Mr A's Amazing Maze Plays: Interviews

This is an edited transcript of an interview with Alan Ayckbourn broadcast on BBC Radio's Kalideoscope on 13 December 1988.

Kalideoscope

Mr A's Amazing Maze Plays is a computer game on wheels really. In one sense. It’s a house that the heroine and her dog go into to look for something in the usual sort of Quest. The difference being that they can choose any number of rooms to go through, and there are about 16 different routes they can use in about 25 rooms, most of which they will never visit in one showing. Children will join in. They will suggest, and I’ve said very specifically to the actors – for goodness sake, if they make a suggestion, if they add something to it, you’re going to have to take it on board; you can’t just walk away from that sort of audience or they’ll just scream louder. And we also make it quite difficult for them, because as the route goes on, we ask them to remember how to get back, which is virtually impossible; no adult can do it, and quite interestingly, the kids can. But at the same time, I’ve tried to give them a sort of, you know, multi- coloured experience. There are moments of sadness. There are moments of tension; we frighten them a little and we also, I hope, make them laugh. And we’re asking children of five to nine to sit there for 45 minutes. I think the ones I’ve seen so far here – it’s a foreign experience and they’re quite surprised as this play does when it invites them to make decisions and choices which actually affect the action genuinely. And really what I’m doing, I suppose, is carrying on the crusade I do with my adult plays, is to stress the liveliness and the excitement and the spontaneity of live theatre, as opposed to the other arts.
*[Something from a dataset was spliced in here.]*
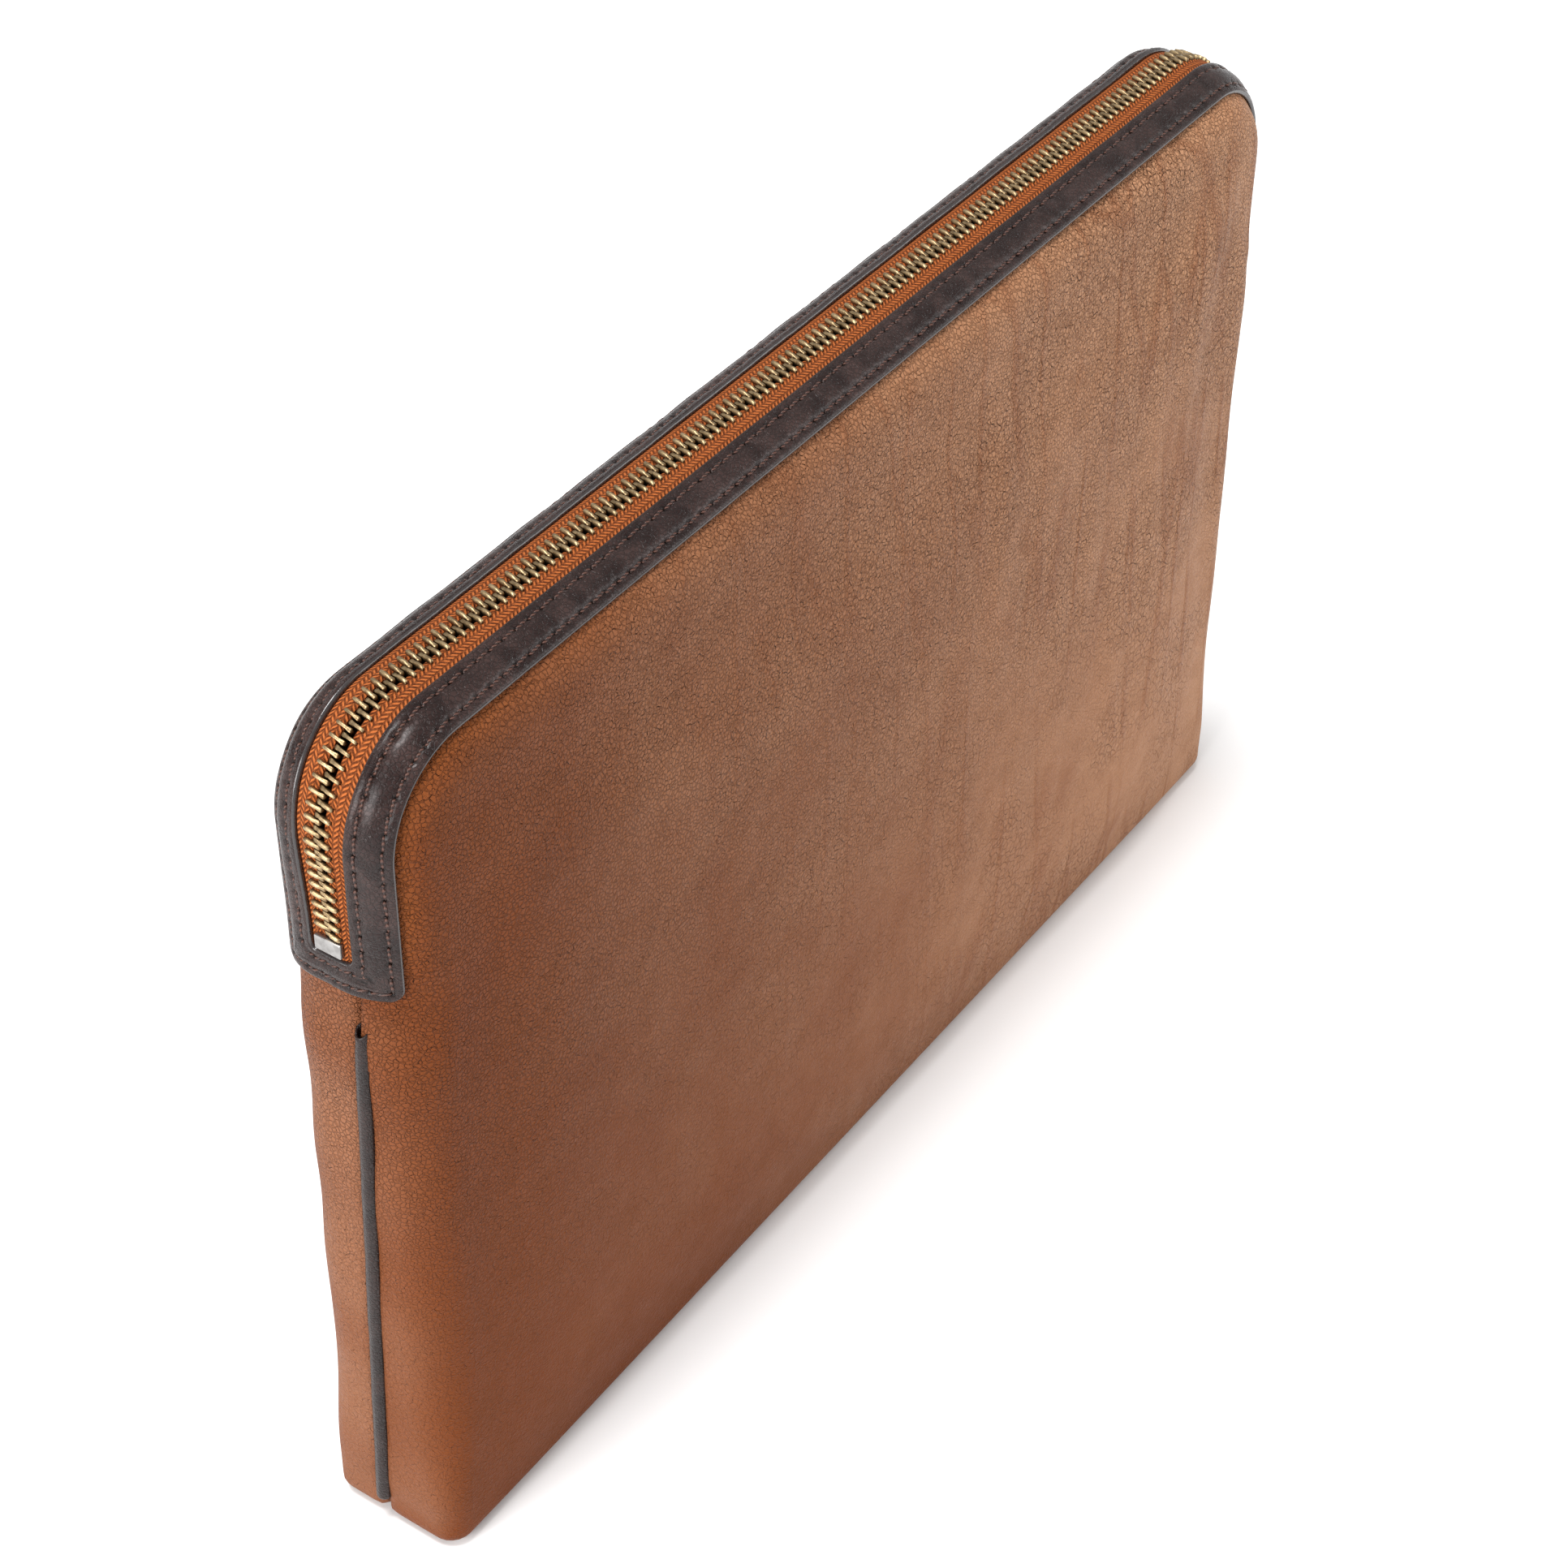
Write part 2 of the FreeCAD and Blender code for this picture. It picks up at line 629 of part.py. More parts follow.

Our children’s theatre is a bit of a disgrace in this country and a lot of us are to blame because we don’t put the resources in. I don’t know, maybe it was sort of the Spirit of Christmas to Come or something, but I tried this year – I made a vow that I would try and do a children’s show with the biggest production values we could give it; we wouldn’t hive it off at half the budget, and you know, whatever actors were around; we’d give it the best actors, the best production values. I did my best to write as good a play as I could for them, and will try in future to do that. It’s really one of the toughest disciplines to write, particularly for young children, because they seem to demand all the things that adults demand, but multiplied by about 20. They are ruthlessly critical about longuers in plays and I think every dramatist (it usually is a dramatist) has to match himself against them at least once every decade.